Identifying the Assets
So, what are the strategies to leverage such assets? To understand that, you need to first identify those assets. Below is a perspective on what kind of assets are there. I have derived them by identifying links between the assets that appear across channels of distribution. These are assets on the distribution side. These assets are –
the locations of the retailers (these could be stores for a brick and mortar retailer or fulfillment centers for an online retailer),
the customers who get serviced by these locations,
the orders these customers place and
the insights the retailer has based on these orders.
This linkage of assets is diagrammatically illustrated in Figure 1 below.
Building The Right Asset Bases
Every retailer has the assets that are mentioned above. These assets turn into a competitive advantage if you carefully nurture them and grow them into a differentiation Just having a location somewhere is an asset. Having these locations strategically to suit your business’s direction is an advantage – such group of locations create a competitive advantage for you. Your ‘location base’ becomes a competitive advantage for you.
Other such competitive advantages are ‘customer base’, ‘order base’ and ‘insight base’. ‘Order Base’ and ‘Customer Base’ are slightly different – you can have more customers than your competitor but they might not be placing as many orders i.e. you have a larger customer base but a smaller order base. These asset bases are depicted in Figure 2 below
Defining Leverage Strategies
Once you have identified your asset bases, you try to leverage on those advantages to gain greater foothold across channels. The strategy to do so, is different based on what is your advantage.

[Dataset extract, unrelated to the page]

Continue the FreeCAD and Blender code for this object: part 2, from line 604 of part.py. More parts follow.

Below is an illustration of such strategies lined up with their respective asset bases (see Figure 3 below).
Each of these strategies have been utized by retailers earlier. Below is a depiction of such strategic templates (see Figure 4 below)

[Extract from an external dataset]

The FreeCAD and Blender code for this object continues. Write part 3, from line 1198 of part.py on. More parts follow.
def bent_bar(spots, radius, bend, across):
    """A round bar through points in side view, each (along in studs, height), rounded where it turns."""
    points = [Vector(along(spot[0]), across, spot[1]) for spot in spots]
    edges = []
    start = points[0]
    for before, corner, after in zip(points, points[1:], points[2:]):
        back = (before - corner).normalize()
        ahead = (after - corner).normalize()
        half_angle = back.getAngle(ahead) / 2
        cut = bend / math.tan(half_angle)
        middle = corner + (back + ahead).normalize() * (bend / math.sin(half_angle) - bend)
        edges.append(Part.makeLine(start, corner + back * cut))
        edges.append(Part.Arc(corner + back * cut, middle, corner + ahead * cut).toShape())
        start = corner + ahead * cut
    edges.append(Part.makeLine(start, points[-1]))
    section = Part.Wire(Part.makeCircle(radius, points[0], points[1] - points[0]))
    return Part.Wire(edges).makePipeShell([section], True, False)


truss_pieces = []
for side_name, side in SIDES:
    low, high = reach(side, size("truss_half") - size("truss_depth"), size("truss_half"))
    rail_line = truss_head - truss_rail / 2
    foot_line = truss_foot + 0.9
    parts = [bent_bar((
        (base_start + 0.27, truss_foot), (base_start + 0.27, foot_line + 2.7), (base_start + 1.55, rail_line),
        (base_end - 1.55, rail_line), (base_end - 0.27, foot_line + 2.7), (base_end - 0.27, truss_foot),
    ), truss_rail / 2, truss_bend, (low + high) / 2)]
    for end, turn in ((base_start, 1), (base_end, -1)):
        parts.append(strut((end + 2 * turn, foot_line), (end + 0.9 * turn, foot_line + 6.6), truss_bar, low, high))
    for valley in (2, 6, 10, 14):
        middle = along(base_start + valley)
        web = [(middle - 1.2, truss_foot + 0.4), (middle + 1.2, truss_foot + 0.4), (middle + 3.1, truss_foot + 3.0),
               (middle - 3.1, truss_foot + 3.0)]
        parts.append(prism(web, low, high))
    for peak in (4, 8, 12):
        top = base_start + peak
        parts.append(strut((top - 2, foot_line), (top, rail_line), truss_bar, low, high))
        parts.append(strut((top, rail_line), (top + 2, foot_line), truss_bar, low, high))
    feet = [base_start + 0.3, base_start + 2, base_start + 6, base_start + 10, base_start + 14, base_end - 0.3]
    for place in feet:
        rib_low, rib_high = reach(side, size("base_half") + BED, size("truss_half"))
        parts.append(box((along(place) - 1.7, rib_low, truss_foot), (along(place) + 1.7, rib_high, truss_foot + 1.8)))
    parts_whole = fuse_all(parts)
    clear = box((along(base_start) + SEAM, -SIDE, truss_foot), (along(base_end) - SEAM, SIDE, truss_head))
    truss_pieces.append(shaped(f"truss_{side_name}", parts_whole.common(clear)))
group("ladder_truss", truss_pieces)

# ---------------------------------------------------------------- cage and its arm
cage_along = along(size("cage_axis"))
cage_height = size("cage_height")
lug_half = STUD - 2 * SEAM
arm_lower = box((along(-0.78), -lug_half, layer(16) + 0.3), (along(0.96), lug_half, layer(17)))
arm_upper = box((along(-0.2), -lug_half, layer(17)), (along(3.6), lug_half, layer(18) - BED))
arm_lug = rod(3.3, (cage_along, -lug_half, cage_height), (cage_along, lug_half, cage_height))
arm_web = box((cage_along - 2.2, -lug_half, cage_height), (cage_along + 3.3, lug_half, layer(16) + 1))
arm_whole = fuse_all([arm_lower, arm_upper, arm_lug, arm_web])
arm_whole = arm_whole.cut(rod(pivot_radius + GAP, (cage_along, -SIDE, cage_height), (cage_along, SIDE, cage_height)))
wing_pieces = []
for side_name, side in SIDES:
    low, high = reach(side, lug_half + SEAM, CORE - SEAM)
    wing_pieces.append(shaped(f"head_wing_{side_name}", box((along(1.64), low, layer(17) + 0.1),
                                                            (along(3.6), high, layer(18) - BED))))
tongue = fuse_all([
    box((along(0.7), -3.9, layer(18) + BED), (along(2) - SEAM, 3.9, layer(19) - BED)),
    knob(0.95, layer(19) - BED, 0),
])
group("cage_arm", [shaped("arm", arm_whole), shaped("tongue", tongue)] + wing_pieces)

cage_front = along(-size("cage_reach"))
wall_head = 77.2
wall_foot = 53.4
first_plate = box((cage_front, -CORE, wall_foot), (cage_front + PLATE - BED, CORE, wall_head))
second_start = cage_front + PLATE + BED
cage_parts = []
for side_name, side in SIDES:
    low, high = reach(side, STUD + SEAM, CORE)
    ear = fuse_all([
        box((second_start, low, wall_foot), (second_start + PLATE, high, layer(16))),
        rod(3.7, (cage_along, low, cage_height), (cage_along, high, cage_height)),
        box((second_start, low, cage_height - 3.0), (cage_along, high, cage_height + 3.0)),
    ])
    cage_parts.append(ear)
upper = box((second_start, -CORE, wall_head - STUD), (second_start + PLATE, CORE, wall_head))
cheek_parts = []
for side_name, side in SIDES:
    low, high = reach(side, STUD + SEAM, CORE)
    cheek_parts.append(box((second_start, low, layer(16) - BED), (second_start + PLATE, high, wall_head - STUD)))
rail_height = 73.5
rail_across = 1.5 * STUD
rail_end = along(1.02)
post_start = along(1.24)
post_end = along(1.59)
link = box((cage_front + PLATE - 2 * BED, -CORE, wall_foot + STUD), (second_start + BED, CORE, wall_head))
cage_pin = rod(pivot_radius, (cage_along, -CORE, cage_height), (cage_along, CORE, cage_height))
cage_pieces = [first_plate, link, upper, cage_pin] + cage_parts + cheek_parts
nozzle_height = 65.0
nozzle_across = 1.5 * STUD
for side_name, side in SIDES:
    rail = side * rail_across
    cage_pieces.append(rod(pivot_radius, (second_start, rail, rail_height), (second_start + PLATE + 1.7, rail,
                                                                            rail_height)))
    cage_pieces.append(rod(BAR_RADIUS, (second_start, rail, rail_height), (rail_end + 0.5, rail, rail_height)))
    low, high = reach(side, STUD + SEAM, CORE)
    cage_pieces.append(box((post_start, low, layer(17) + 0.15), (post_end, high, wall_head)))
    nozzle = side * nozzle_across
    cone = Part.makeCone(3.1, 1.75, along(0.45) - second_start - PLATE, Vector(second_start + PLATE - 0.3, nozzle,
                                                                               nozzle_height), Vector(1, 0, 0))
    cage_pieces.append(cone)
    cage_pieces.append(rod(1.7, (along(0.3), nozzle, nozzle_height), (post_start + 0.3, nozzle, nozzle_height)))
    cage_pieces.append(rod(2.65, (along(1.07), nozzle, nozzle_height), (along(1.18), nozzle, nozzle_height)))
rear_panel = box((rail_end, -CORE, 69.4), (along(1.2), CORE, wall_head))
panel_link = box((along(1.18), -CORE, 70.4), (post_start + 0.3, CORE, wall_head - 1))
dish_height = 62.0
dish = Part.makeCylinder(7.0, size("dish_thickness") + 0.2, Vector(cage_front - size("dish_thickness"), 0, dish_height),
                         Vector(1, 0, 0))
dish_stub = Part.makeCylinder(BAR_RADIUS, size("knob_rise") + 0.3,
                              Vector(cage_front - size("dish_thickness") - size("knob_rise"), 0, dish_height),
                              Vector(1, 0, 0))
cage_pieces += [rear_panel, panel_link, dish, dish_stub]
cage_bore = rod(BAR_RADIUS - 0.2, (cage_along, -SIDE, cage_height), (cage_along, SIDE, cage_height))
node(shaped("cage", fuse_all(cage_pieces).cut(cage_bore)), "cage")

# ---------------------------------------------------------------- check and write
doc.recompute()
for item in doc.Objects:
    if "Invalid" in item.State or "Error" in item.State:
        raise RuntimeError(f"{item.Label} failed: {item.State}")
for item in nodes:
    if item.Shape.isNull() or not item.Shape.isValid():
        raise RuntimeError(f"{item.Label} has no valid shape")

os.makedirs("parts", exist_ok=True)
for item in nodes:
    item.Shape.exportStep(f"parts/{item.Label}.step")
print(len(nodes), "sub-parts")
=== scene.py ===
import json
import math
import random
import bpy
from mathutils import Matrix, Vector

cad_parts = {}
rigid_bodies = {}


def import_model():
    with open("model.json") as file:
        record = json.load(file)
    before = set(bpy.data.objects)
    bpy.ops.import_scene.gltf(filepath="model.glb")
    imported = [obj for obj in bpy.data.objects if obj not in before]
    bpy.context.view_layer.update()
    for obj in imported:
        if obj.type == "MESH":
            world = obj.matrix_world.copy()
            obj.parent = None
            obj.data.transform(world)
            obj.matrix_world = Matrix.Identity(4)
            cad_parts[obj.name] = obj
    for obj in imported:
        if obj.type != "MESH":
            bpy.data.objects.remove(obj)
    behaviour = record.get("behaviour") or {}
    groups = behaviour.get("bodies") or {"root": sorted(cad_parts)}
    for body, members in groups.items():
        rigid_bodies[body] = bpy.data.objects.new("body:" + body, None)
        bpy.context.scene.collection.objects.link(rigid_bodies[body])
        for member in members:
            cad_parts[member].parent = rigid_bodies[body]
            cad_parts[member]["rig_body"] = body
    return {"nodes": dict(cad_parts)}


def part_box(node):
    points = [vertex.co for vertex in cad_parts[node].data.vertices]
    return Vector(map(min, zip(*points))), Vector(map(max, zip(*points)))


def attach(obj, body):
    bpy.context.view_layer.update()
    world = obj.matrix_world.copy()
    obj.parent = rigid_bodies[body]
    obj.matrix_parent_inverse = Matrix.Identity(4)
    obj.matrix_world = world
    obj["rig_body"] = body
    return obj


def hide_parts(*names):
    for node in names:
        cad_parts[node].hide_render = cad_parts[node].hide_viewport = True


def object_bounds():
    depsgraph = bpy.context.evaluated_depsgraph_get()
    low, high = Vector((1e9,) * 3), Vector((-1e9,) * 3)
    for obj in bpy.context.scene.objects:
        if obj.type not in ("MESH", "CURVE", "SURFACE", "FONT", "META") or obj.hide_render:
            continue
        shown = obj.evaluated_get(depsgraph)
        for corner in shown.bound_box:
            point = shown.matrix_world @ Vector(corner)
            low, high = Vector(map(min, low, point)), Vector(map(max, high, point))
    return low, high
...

Each strategy and their respective templates is described below –
Strategy 1: Extend Reach
Case Studies: Walmart, BestBuy’s and others’ Order Anywhere, Pickup Anywhere programs
This is an offering to your customer to call in customers from online to your stores and vice versa. It gives more stickiness with the customers. BT Expedite had observed that –
Click & collect boosts on-line orders by at least 10% with some retailers achieving >30% uplift. This is incremental to year-on-year increases in web sales typically in excess of 20%
Best in class retailers are seeing >60% upsell once a customer is in-store to collect their order
However, just having more assets should not be considered as a reason for embarking on this strategy. I have previously posted my opnion that having more density of stores in the same metro area need not be a advantage –
add cross-channel fulfillment capabilities in all of the stores, which would be redundancy and lower utilization of the investment you make into refurbishing stores for cross-channel fulfillment OR
add cross-channel fulfillment capabilities in a key store in each metro area, which would mean that you asset quantity is of no consequence
Strategy 2: Spread Overhead
Case Studies: Amazon Prime
Amazon Prime is an example of this strategy. This strategy requires a large customer base because only with a large base , even a low adaption rate can assure a break even. Amazon was able to successfully execute this strategy with Amazon Prime.

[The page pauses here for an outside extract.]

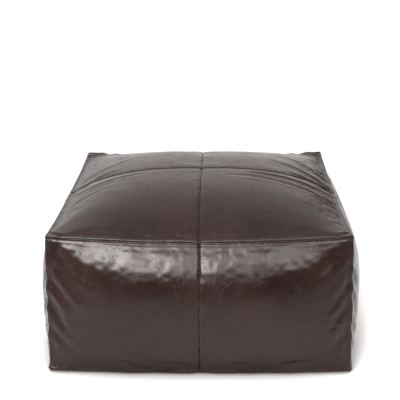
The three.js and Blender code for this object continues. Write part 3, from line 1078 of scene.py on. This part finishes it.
def surround():
    """Screens, bright behind the pouf and dim in front of it, that give way to a ceiling."""
    world = bpy.data.worlds.new("surround")
    bpy.context.scene.world = world
    world.use_nodes = True
    tree = world.node_tree
    seat = tree.nodes.new("ShaderNodeTexCoord")
    way = Socket(tree, seat.outputs["Generated"])
    parts = way.made("ShaderNodeSeparateXYZ", Vector=way)
    back, rise = Socket(tree, parts.outputs["Y"]), Socket(tree, parts.outputs["Z"])
    screens = 1 - rise.between(*SCREEN_TOP)
    behind = back.between(-0.3, 0.5)
    beside = Socket(tree, parts.outputs["X"]).between(0.22, 0.42) * behind * SIDE_SHADE
    screen = (FRONT_SCREEN - CEILING) + behind * (BACK_SCREEN - FRONT_SCREEN) - beside
    bright = CEILING + screens * screen
    tree.links.new(bright.output, tree.nodes["Background"].inputs["Strength"])
    tree.nodes["Background"].inputs["Color"].default_value = WARM_WHITE


surround()


def softbox(name, place, aim, size, power):
    light = bpy.data.lights.new(name, "AREA")
    light.shape = "RECTANGLE"
    light.size, light.size_y = size
    light.energy = power
    light.spread = math.radians(70)
    light.color = WARM_WHITE[:3]
    holder = bpy.data.objects.new(name, light)
    bpy.context.scene.collection.objects.link(holder)
    holder.location = place
    toward = np.array(aim, float) - np.array(place, float)
    holder.rotation_euler = Vector(toward).to_track_quat("-Z", "Y").to_euler()


softbox("left_softbox", (-0.90, -2.25, 1.65), (0, 0, 0.25), (1.6, 1.3), 34)
softbox("right_softbox", (1.15, -2.25, 1.65), (0, 0, 0.25), (2.2, 1.3), 19)
softbox("overhead_strip", (0, -1.2, 2.6), (0, -0.35, 0.35), (3.0, 0.8), 10)

VIEW_LENS = 79.5
camera_data = bpy.data.cameras.new("camera")
camera_data.lens = VIEW_LENS
camera = bpy.data.objects.new("camera", camera_data)
camera.location = (0.054, -2.371, 1.141)
camera.rotation_euler = (math.radians(71.2), math.radians(0.5), math.radians(1.26))
bpy.context.scene.collection.objects.link(camera)
bpy.context.scene.camera = camera
bpy.context.scene.view_settings.view_transform = "Standard"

In fact the sucess of Amazon Prime, proved as further flank for Amazon to enter other markets. I had tweeted about the video market where it was making headway due to its user base of Amazon Prime
Case Studies: Amazon Local Express, Walmart’s Same-Day Delivery Beta
This has not been new to the industry. Early dotcoms had unsuccessfully attempted it, al beit in a less sophisticated market. Present day retailers are driven towards this by Amazon’s Local Express offering. Amazon had itself chosen this strategy due to the change in sales tax regime‘s in several states of the United States that encouraged it to bring fulfillment centers closer to cities.
However, this is not a leverage strategy you should pick up if your asset base is not suitably positioned. Analysts anticipate probable losses in this strategy. If your asset base is not suitably aligned, perhaps partner with evolving players in this field like the US Post Office or Google.
Strategy 4: Read Forward
Case Studies: Target’s Mailers
Retailer collect a lot of data, inadvertantly. More recently, retailers have started to pool this data together using technologies around BigData. Target Corporation for one was able to leverage this to an extent that it could predict family events. The strategy is to leverage such insights from across channels to encourage customers to buy.
A word of caution on this strategy though, is that it is very easy to confuse having just build BigData tools with having executed this strategy. The strategy is not just about BigData, it is about using BigData to drive meaningful and varied insights. About having an organization and skill pool to identify and process those insights. I had previously quoted PayPal’s then Chief Scientist on this, in this tweet –
Retailer have exhibited the above strategies based on their unique competitive advantage positions. Choice of detailed strategy is based on complex considerations. Perhaps retailers could use my perspective on assets as a framework to chose strategic investments and chose suitable strategies to leverage those investments.